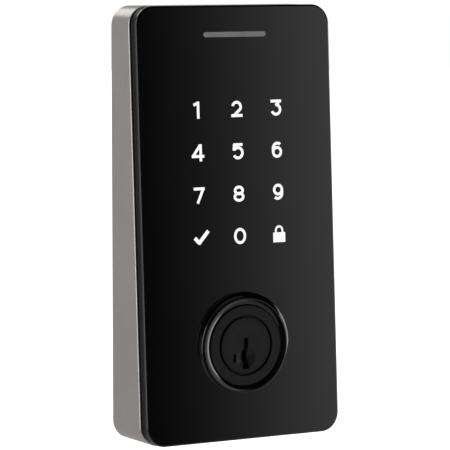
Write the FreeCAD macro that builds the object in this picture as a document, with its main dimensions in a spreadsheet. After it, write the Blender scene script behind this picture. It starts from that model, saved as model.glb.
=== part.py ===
import FreeCAD, Part
import math
import os
import Sketcher

# Keypad smart lock, outdoor unit.
# Door frame: origin on the door face at the key cylinder axis, +X right as seen
# from outdoors, +Y into the door, +Z up. The front panel leans back by
# tilt_angle, so the sub-parts behind it are drawn in a panel frame: origin at
# the panel centre, local Z up the panel, local Y straight in through it.

Vector = FreeCAD.Vector
doc = FreeCAD.newDocument("KeypadSmartLock")
sheet = doc.addObject("Spreadsheet::Sheet", "Sizes")

SIZES = {
    # front panel and shell
    "panel_width": 69.5,
    "panel_length": 136.0,
    "tilt_angle": 3.05,
    "centre_depth": 19.4,
    "centre_rise": 38.1,
    "corner_radius": 6.2,
    "cover_depth": 4.6,
    "lens_thick": 1.2,
    "shell_wall": 2.4,
    "deck_thick": 2.0,
    "seam_bevel": 0.45,
    "seam_gap": 1.1,
    "seam_inset": 0.55,
    "seal_inset": 2.6,
    "lens_edge": 0.6,
    "assembly_gap": 0.1,
    # keypad
    "pitch_across": 14.25,
    "pitch_down": 13.22,
    "row_top": 35.6,
    "legend_height": 5.3,
    "legend_stroke": 0.9,
    "legend_inlay": 0.3,
    "mark_rise": 58.8,
    "mark_length": 22.4,
    "mark_height": 1.6,
    "window_radius": 3.2,
    # key cylinder
    "face_proud": 1.9,
    "barrel_radius": 12.6,
    "flange_wide": 2.0,
    "barrel_tail": 11.5,
    "plug_face_radius": 9.4,
    "plug_core_radius": 8.9,
    "plug_land_radius": 8.8,
    "land_deep": 0.8,
    "running_gap": 0.05,
    "plug_flange_thick": 1.5,
    "ring_shoulder_wide": 1.6,
    "ring_crest_wide": 2.3,
    "ring_waist_wide": 2.55,
    "ring_foot_wide": 4.0,
    "ring_lip_drop": 0.7,
    "ring_gap": 0.2,
    "keyway_top": 2.3,
    "keyway_bottom": 7.4,
    "keyway_upper": 1.5,
    "keyway_lower": 2.1,
    "dish_radius": 3.45,
    "dish_drop": 3.7,
    "dish_depth": 1.2,
    "tool_slot_width": 0.9,
    "tool_slot_tall": 2.6,
    # pins
    "pin_first": 6.3,
    "pin_pitch": 3.81,
    "pin_collar": 1.25,
    "pin_shank": 0.6,
    "pin_play": 0.1,
    "pin_travel": 2.4,
    "chamber_floor": 2.8,
    "collar_tall": 1.6,
    "shank_long": 4.0,
    "strip_floor": 8.0,
    "spring_wire": 0.24,
    # tail
    "clip_radius": 10.3,
    "hub_radius": 6.5,
    "blade_length": 52.0,
    "blade_width": 7.0,
    "blade_thick": 2.2,
    "lost_motion": 90.0,
    # fixing
    "plate_thick": 1.2,
    "plate_recess": 0.1,
    "post_spread": 19.0,
    "post_radius": 3.2,
    "post_reach": 6.0,
    "post_thread": 2.1,
    "post_thread_deep": 14.0,
    "cable_rise": 21.0,
    "cable_radius": 4.8,
    "screw_shank": 1.0,
    "screw_head": 1.9,
    "cover_screw_side": 22.0,
    "cover_screw_top": 62.5,
    "cover_screw_low": 60.0,
    "board_screw_side": 23.0,
    "plate_screw_side": 28.6,
    "plate_screw_inset": 7.5,
    # electronics
    "sensor_width": 60.0,
    "sensor_length": 74.0,
    "sensor_rise": 21.0,
    "sensor_thick": 1.0,
    "board_width": 52.0,
    "board_length": 58.0,
    "board_rise": 27.0,
    "board_thick": 1.6,
    "standoff_tall": 1.5,
}
for row, (alias, number) in enumerate(SIZES.items(), start=1):
    sheet.set(f"A{row}", str(number))
    sheet.setAlias(f"A{row}", alias)
doc.recompute()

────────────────

GOAL:
Copy every line verbatim.

WRITTEN RESPONSE:
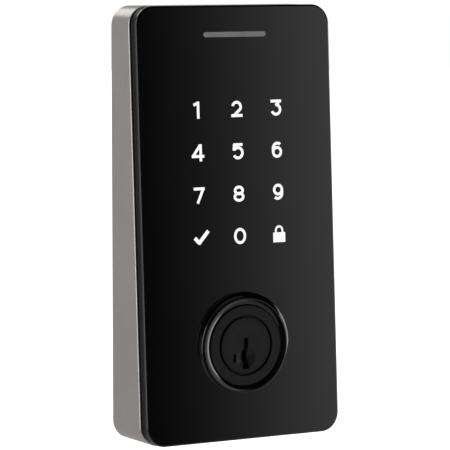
Write the FreeCAD macro that builds the object in this picture as a document, with its main dimensions in a spreadsheet. After it, write the Blender scene script behind this picture. It starts from that model, saved as model.glb.
=== part.py ===
import FreeCAD, Part
import math
import os
import Sketcher

# Keypad smart lock, outdoor unit.
# Door frame: origin on the door face at the key cylinder axis, +X right as seen
# from outdoors, +Y into the door, +Z up. The front panel leans back by
# tilt_angle, so the sub-parts behind it are drawn in a panel frame: origin at
# the panel centre, local Z up the panel, local Y straight in through it.

Vector = FreeCAD.Vector
doc = FreeCAD.newDocument("KeypadSmartLock")
sheet = doc.addObject("Spreadsheet::Sheet", "Sizes")

SIZES = {
    # front panel and shell
    "panel_width": 69.5,
    "panel_length": 136.0,
    "tilt_angle": 3.05,
    "centre_depth": 19.4,
    "centre_rise": 38.1,
    "corner_radius": 6.2,
    "cover_depth": 4.6,
    "lens_thick": 1.2,
    "shell_wall": 2.4,
    "deck_thick": 2.0,
    "seam_bevel": 0.45,
    "seam_gap": 1.1,
    "seam_inset": 0.55,
    "seal_inset": 2.6,
    "lens_edge": 0.6,
    "assembly_gap": 0.1,
    # keypad
    "pitch_across": 14.25,
    "pitch_down": 13.22,
    "row_top": 35.6,
    "legend_height": 5.3,
    "legend_stroke": 0.9,
    "legend_inlay": 0.3,
    "mark_rise": 58.8,
    "mark_length": 22.4,
    "mark_height": 1.6,
    "window_radius": 3.2,
    # key cylinder
    "face_proud": 1.9,
    "barrel_radius": 12.6,
    "flange_wide": 2.0,
    "barrel_tail": 11.5,
    "plug_face_radius": 9.4,
    "plug_core_radius": 8.9,
    "plug_land_radius": 8.8,
    "land_deep": 0.8,
    "running_gap": 0.05,
    "plug_flange_thick": 1.5,
    "ring_shoulder_wide": 1.6,
    "ring_crest_wide": 2.3,
    "ring_waist_wide": 2.55,
    "ring_foot_wide": 4.0,
    "ring_lip_drop": 0.7,
    "ring_gap": 0.2,
    "keyway_top": 2.3,
    "keyway_bottom": 7.4,
    "keyway_upper": 1.5,
    "keyway_lower": 2.1,
    "dish_radius": 3.45,
    "dish_drop": 3.7,
    "dish_depth": 1.2,
    "tool_slot_width": 0.9,
    "tool_slot_tall": 2.6,
    # pins
    "pin_first": 6.3,
    "pin_pitch": 3.81,
    "pin_collar": 1.25,
    "pin_shank": 0.6,
    "pin_play": 0.1,
    "pin_travel": 2.4,
    "chamber_floor": 2.8,
    "collar_tall": 1.6,
    "shank_long": 4.0,
    "strip_floor": 8.0,
    "spring_wire": 0.24,
    # tail
    "clip_radius": 10.3,
    "hub_radius": 6.5,
    "blade_length": 52.0,
    "blade_width": 7.0,
    "blade_thick": 2.2,
    "lost_motion": 90.0,
    # fixing
    "plate_thick": 1.2,
    "plate_recess": 0.1,
    "post_spread": 19.0,
    "post_radius": 3.2,
    "post_reach": 6.0,
    "post_thread": 2.1,
    "post_thread_deep": 14.0,
    "cable_rise": 21.0,
    "cable_radius": 4.8,
    "screw_shank": 1.0,
    "screw_head": 1.9,
    "cover_screw_side": 22.0,
    "cover_screw_top": 62.5,
    "cover_screw_low": 60.0,
    "board_screw_side": 23.0,
    "plate_screw_side": 28.6,
    "plate_screw_inset": 7.5,
    # electronics
    "sensor_width": 60.0,
    "sensor_length": 74.0,
    "sensor_rise": 21.0,
    "sensor_thick": 1.0,
    "board_width": 52.0,
    "board_length": 58.0,
    "board_rise": 27.0,
    "board_thick": 1.6,
    "standoff_tall": 1.5,
}
for row, (alias, number) in enumerate(SIZES.items(), start=1):
    sheet.set(f"A{row}", str(number))
    sheet.setAlias(f"A{row}", alias)
doc.recompute()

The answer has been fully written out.